Whisk together flour, baking powder, soda, salt, and spices in a bowl.

Whisk together sugar, oil, pumpkin, egg, and vanilla in a separate large bowl until well combined, then stir in flour mixture.

Using a 1-ounce ice cream scoop or a 2 tablespoons measuring spoon, drop a scoop's worth of batter onto a lined baking sheet to form 1 mound. This recipe should make at least 32 cookies (or 16 completed sandwiches).  Arrange them 2 inches apart (although they don’t spread out too much).  You should be able to make about 16 cookies per baking sheet.  If there is batter leftover, make more cookies – no one will complain.

Bake until springy to the touch, 12 to 18 minutes. Transfer cookie-cakes to rack to cool.
Form and bake remaining batter on the other parchment-lined sheet.

For filling:
While cookie-cakes are baking, beat cream cheese, butter, and salt in a bowl with an electric mixer until smooth. Add confectioners' sugar and bourbon and mix on low speed until smooth.

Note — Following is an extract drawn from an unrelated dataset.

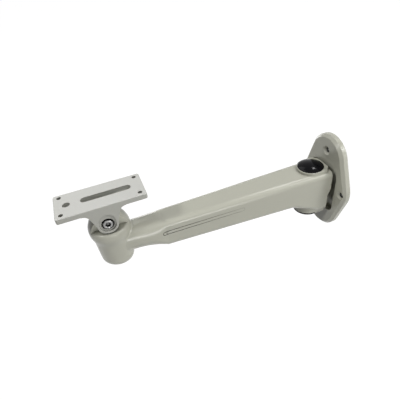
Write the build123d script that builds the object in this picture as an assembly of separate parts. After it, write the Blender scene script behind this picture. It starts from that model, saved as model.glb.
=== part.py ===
from build123d import *
from math import pi, radians, sqrt, tan
import os

# Camera wall bracket: a cast wall plate, a cast arm that swings on an upright pivot bolt, and a slotted
# camera platform that tilts on a cross bolt at the arm's tongue.
# Millimetres. The origin is the centre of the plate's back face. +X runs out from the wall along the arm,
# +Z is up along the pivot bolt, and the bracket is the same on both sides of the XZ plane.

# Wall plate
plate_thickness = 8.7
plate_point_y = 44.4
plate_point_z = 121.5
plate_end_radius = 29.4
plate_side_radius = 33.0
plate_bevel = 3.4
plate_edge_round = 0.8
fixing_hole = 6.0
fixing_sink = 11.0
fixing_z = 45.8
fixing_y = 35.2

# Longer than any cut needs to be, how far a cut runs past a surface, and the tolerance for picking edges
reach_all = 80.0
overrun = 1.0
same = 0.01

# Pocket that the arm's end swings in, and the two hinge lugs that stand on its floor
pocket_floor = 2.6
pocket_half_width = 24.5
pocket_top = 27.5
pocket_bottom = -35.5
pocket_corner = 10.0
pivot_x = 29.4
hinge_z = -1.8
knuckle_radius = 12.0
knuckle_top = 19.8
knuckle_gap = 8.5
web_root = 5.0
web_tip = 9.0
web_sink = 0.5

# Arm
end_x = 11.3
beam_end_x = 222.0
arm_top = 26.7
end_half_width = 20.6
tip_half_width = 15.4
under_near_z = -12.8
under_near_x = 62.0
under_far_z = -7.9
haunch_x = 24.0
haunch_z = -30.4
haunch_bend = 16.0
beam_round = 6.5
duct_round = 4.1
wall = 3.4
relief_x = 14.5
relief_high = 2.2
relief_low = -6.3

# Neck: three rings (x, half width, half height, centre height) that follow the end of the beam
neck_rings = ((238.0, 16.7, 17.3, 12.2), (252.0, 15.9, 16.2, 13.5), (276.0, 18.2, 15.9, 13.8))
neck_wall = 3.8
neck_roundness = 0.9

# Engraved outline along each side of the beam: two fine lines that meet round the end near the neck and
# run out towards the wall
flute_start = 128.0
flute_end = 222.0
flute_z = 12.9
flute_width = 4.2
flute_line = 0.8
flute_depth_start = 0.05
flute_depth_end = 0.55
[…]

Chill filling until firm enough to hold its shape when spread, 30 minutes to 1 hour.

To assemble whoopie pies:

Spread 1 heaping tablespoon of filling each on flat side of half the cooled cookie-cakes, then top with other half of cookie-cakes. If necessary, chill whoopie pies just long enough to firm up filling again, about 30 minutes.